(8 Oct 2007)
1. Wide of Ritz hotel with bus outside
2. Wide of entrance to Ritz
3. Police and security in front of Ritz
4. Various of journalists waiting in front of Ritz on Place Vendome
5. Wide of bus in front of Ritz
6. Various of repairs being made to flat tire of bus
7. Tilt-down to wide of Ritz entrance
8. Zoom out to wide of buses, one of which is thought to contain jury, and police convoy coming through Pont de l'Alma
STORYLINE:
Jurors in a British inquest on Monday began tracing Princess Diana's last moments before the Paris car crash that killed her and Dodi Fayed 10 years ago.
Lengthy investigations on both sides of the Channel have left many questions unanswered about the deaths of Diana, Fayed and driver Henri Paul on 31 August, 1997.
The 11 jurors, assigned to try to find answers to those questions, gathered at Paris' Place Vendome on Monday afternoon to view the front of the Ritz Hotel.
They then viewed the hotel's back entrance, from where Diana and Fayed slipped out and into a Mercedes on their fatal journey.
Later, the jurors were heading to the Place de la Concorde, the landmark plaza on Paris' central east-west axis, said a spokesman for the inquest, who asked not to be named in keeping with British procedure.

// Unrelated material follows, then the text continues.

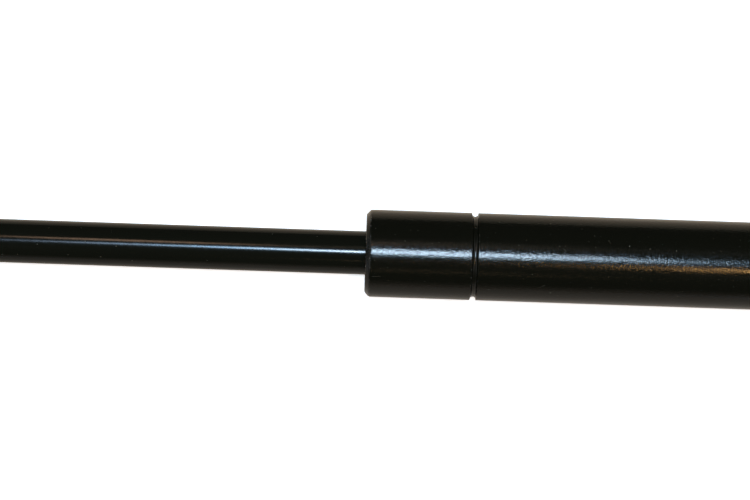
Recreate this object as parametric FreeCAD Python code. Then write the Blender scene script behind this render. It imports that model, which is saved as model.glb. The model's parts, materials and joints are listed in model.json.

The next stop is the most sensitive: the Pont de l'Alma.
AP Television shot footage of a bus thought to be holding the jury passing through the tunnel with a police convoy.
It was beneath this traffic bridge across the Seine River from the Eiffel Tower that the Mercedes, pursued by paparazzi photographers, sped into an underpass and slammed into a concrete pillar.
The jurors were first to observe traffic patterns from outside the tunnel, the spokesman said.
Then, traffic police were to shut down the tunnel to allow jurors to enter on foot and examine the concrete.
During its two-day visit to Paris, the jury will also see the crash site in the evening, to more closely replicate the conditions of the midnight crash, and visit the Pitie Salpetiere Hospital where Diana died.
Even a decade later, mystery and global curiosity are accompanying this inquiry, with court officials keeping details of the visit under wraps until the last moment amid fears of swarming paparazzi similar to those who pursued the couple in their final moments.
The inquest, headed by Lord Justice Scott Baker, is to determine when, where and how Diana and Fayed were killed.
It opened last Tuesday and was expected to last no more than six months.
Diana, 36, and Fayed, 42, were heading from the Ritz Hotel to Fayed's private Paris home near the Arc de Triomphe when they were killed.